Single by Barbara Mandrell

from the album Barbara Mandrell Live
- B-side: "A Woman's Got a Right (To Change His Mind)"
- Released: April 16, 1981
- Recorded: c. March 1981 Nashville, Tennessee
- Genre: Country pop
- Length: 3:40
- Label: MCA
- Songwriters: Kye Fleming Dennis Morgan
- Producer: Tom Collins

Barbara Mandrell singles chronology
| "Love Is Fair" (1981) | "I Was Country When Country Wasn't Cool" (1981) | "Wish You Were Here" (1981) |

= I Was Country When Country Wasn't Cool =

"I Was Country When Country Wasn't Cool" is a song written by Kye Fleming and Dennis Morgan, and recorded by American country music artist Barbara Mandrell. It was released in April 1981 as the lead single from the album Barbara Mandrell Live. It featured an uncredited guest appearance by country artist George Jones. The song reached number one on the U.S. Billboard Hot Country Singles chart in July 1981 and peaked at #14 on the Canadian RPM Country Tracks chart. The song was nominated for 1981 Single of the Year by both the CMA and ACM Awards organizations.

== Background and context ==
"I Was Country When Country Wasn't Cool" was a song produced by Tom Collins. Mandrell recorded the song as a "live" performance; but in actuality, the track was recorded in the studio with an audience applause track inserted over various sections of the song to fit into the context of the forthcoming live album. The song also featured an uncredited guest appearance on part of the chorus by country vocalist George Jones. The song was released during a period of rapid growth in the popularity of country music related to a dance-focused form of the genre called neocountry that was popularized, in part, by the movie Urban Cowboy. In the song, the singer explains her relationship with country music as being authentic and part of long tradition, and not a part of some fad or, worse, something that's merely "cool."

I was country when country wasn't cool
I was country from my hat down to my boots
I still act and look the same
What you see ain't nothing new
I was country when country wasn't cool

The song was the first track released from Mandrell's 1981 "Live" album. Unlike the studio single version, the album version of the song was recorded during a live concert at the Roy Acuff Theater of Opryland in Nashville, Tennessee. Applause from the audience can be heard in the beginning and end of the song, as well as when Jones makes his guest performance and when Mandrell refers to Jones in the lyrics in the early part of the song.
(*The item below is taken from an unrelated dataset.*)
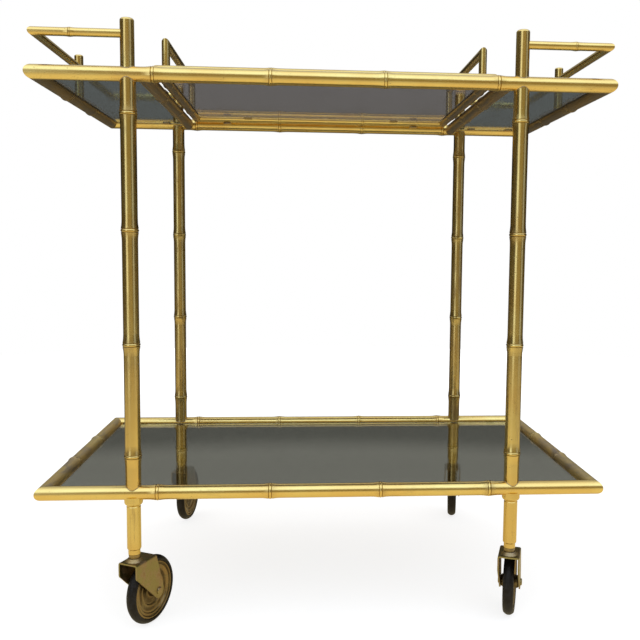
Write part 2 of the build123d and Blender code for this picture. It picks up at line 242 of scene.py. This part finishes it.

== Commercial performance ==
"I Was Country When Country Wasn't Cool" was released as Mandrell's second single of the year in mid 1981. The song became a major hit shortly after its release, reaching number one on the Billboard Magazine Hot Country Songs chart on July 4 of that year. George Jones was never credited as a featured vocalist on the recording charts at the time of its release. It has since been considered to be one of Mandrell's signature recordings during her career. The single helped her 1981 live album, Barbara Mandrell Live certify gold by the Recording Industry Association of America and also helped her win the Country Music Association's "Entertainer of the Year" award in 1981.

== Charts ==

| Chart (1981) | Peak position |
|---|---|
| Canadian RPM Country Tracks | 14 |
| US Hot Country Songs (Billboard) | 1 |
| US Cash Box Top 100 | 95 |

==Parodies==
- Dave Dudley, a country music artist of the 1960s and 1970s, recorded an answer song called "I Was Country Before Barbara Mandrell". The lyrics are a response to the then-prevalent "urban cowboy" style of country music and suggest that artists like Mandrell were cashing in on the style's popularity, all while he and fellow artists were genuinely country. The song, released later in 1982 as a double-sided single record, failed to appear on the Hot Country Singles chart.
- American country music parody artist Cledus T. Judd released a parody of "I Was Country When Country Wasn't Cool" titled "I Was Country When Country Wasn't Pop" (which features Jones) on his 2003 album A Six Pack of Judd.
- Cartoonist Al Columbia alluded to the song in the title of his 1995 comic story "I Was Killing When Killing Wasn't Cool".